お笑い芸人であるオードリー若林正恭の『表参道のセレブ犬とカバーニャ要塞の野良犬』を読んだ。

2022年1月号の文學界に若林さんの対談が載っていて、そこで初めて若林さんが本を出していることを知った。

アマゾンで調べると、複数の本を出しているらしい。

その中でも気になったのが、キューバに行った紀行文であるというこの本だ。



ちょっと前には星野源の『よみがえる変態』というエッセイを読んでいて、それから芸能人の書く本に興味があったから、さっそく買って読んでみた。

めちゃくちゃ面白かった。

今日は『表参道のセレブ犬とカバーニャ要塞の野良犬』の感想を書く。




キューバは社会主義の国

キューバってどんな国?

アメリカの南の方にある国、としか知らなかった僕は、この本でキューバを少しだけ知ることができた。

というか、たぶんこの本を読んで知ったことが、僕のキューバのすべてだ。

そして、それは僕の知る社会主義というシステムの話のすべてということになる。



お笑い芸人の書いた文章だから、ユーモアたっぷりの本かと思ったら、そんなことはなかった。

この社会に生きづらさを抱え、他人と違ってうまくやれない自分に惨めさを感じている著者が、その自分が感じたことを通して、「日本という国の資本主義」と「キューバという社会主義の国」を、感覚として理解していく、そんな本だった。



僕が衝撃を受けた一文が、『キューバでは住む家は国からの割り当てだ。』というもの。

社会主義ってそうなの!?

家ほしいけど、ローン組むのはこわいなぁ、とか悩んでいる僕みたいな人は、キューバにはいないわけだ。

僕の知ってる世界と全然違うってことに、ものすごくびっくりした。



旅行をした気分になれた

若林さんの文章が端的でわかりやすく、そして自分の感じたことをそのまま書こうという意欲が見えて、なんだか一緒に旅行に行って、一緒にいろいろ経験したような気がするぐらい、楽しく読めた。

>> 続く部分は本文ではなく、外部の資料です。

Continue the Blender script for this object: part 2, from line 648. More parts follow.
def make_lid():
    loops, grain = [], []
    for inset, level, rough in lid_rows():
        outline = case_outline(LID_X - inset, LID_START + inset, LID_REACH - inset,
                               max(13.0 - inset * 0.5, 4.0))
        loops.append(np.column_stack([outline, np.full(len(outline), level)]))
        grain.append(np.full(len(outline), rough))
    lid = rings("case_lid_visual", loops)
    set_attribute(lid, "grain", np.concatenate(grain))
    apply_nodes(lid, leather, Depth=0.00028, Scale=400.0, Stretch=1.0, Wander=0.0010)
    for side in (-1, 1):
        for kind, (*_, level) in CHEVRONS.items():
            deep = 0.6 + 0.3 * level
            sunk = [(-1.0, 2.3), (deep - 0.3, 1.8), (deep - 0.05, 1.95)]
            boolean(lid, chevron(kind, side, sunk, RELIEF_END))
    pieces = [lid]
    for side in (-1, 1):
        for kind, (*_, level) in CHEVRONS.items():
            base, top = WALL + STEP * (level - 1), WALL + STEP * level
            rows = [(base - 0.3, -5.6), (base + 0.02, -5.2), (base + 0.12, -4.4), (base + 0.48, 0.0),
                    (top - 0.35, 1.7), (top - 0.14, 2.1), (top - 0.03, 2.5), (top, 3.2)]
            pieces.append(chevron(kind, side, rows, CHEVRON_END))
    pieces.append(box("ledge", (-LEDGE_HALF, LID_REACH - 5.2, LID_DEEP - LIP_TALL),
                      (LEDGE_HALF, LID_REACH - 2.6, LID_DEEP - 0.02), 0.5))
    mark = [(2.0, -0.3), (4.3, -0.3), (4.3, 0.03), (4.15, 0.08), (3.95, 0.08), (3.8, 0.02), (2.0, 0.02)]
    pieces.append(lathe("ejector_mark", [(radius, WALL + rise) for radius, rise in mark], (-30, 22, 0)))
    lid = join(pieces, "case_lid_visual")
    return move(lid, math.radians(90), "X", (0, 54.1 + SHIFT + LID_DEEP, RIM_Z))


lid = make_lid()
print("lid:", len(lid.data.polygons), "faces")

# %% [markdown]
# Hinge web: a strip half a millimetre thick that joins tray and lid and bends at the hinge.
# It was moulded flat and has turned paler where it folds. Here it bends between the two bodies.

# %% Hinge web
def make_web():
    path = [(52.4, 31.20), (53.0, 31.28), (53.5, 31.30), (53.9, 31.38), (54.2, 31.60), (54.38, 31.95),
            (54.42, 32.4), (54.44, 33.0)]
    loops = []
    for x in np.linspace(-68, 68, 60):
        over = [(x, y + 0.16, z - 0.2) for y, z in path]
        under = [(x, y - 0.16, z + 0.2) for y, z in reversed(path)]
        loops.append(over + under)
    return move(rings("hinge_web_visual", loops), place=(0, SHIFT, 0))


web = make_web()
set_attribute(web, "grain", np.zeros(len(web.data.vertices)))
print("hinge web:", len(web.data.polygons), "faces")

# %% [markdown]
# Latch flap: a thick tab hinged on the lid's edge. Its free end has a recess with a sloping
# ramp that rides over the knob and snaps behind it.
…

慣れない海外旅行の緊張もわかるし、知らない土地だからこそ普段の自分よりもアクティブになっていってテンションが上がるのもわかる。
(わかるって上から目線っぽく書いたけど、僕は海外は一度しか経験がない。)



そして思い出すのは、「観光名所で〇〇した!」というものよりも、「誰々と何々した!」という人との思い出だったりする。

そういうのすごくわかるー。



だだ、ビーチで巨漢のキューバ人と言い争ったあと、バスで股間からお金を出した話は、ちょっと盛ってると思う。(これは無責任なただの憶測で、ただの感想。それぐらい面白かった話だった。)



本の構成が素敵だった

最初の20ページぐらいは、正直なところあまり感情移入はできなかった。



資本主義批判、日本批判が目についた。

思想として、あまり共感はできないなと思って読んでいたけど、読み終わると、冒頭には必要なことが書かれていたんだなって思った。



若林さんの人生観を表しているということもそうなんだけど、今現在の自分のいる世界(日本)をぶっちぎって、別世界(キューバ)に行くための、一種の儀式なんだって考えると、すごく効果的な構成だったなと思う。



その効果にまんまとはまり、僕は若林さんと一緒に旅行に行ったと感じるぐらいに本にのめり込めた。



さいごに

この本は、キューバ、モンゴル、アイスランドと、3カ国を巡る紀行文だ。

そのそれぞれが、また違ったテイストで記されていて、どれもめちゃくちゃ面白かった。



陰キャを自称する若林さんが、自分の内面を見つめる旅を読み、僕自身も後ろ向きな考え方をする方だけれど、そんな自分でいいんだと肯定できるような、そんな前向きになれるような本だった。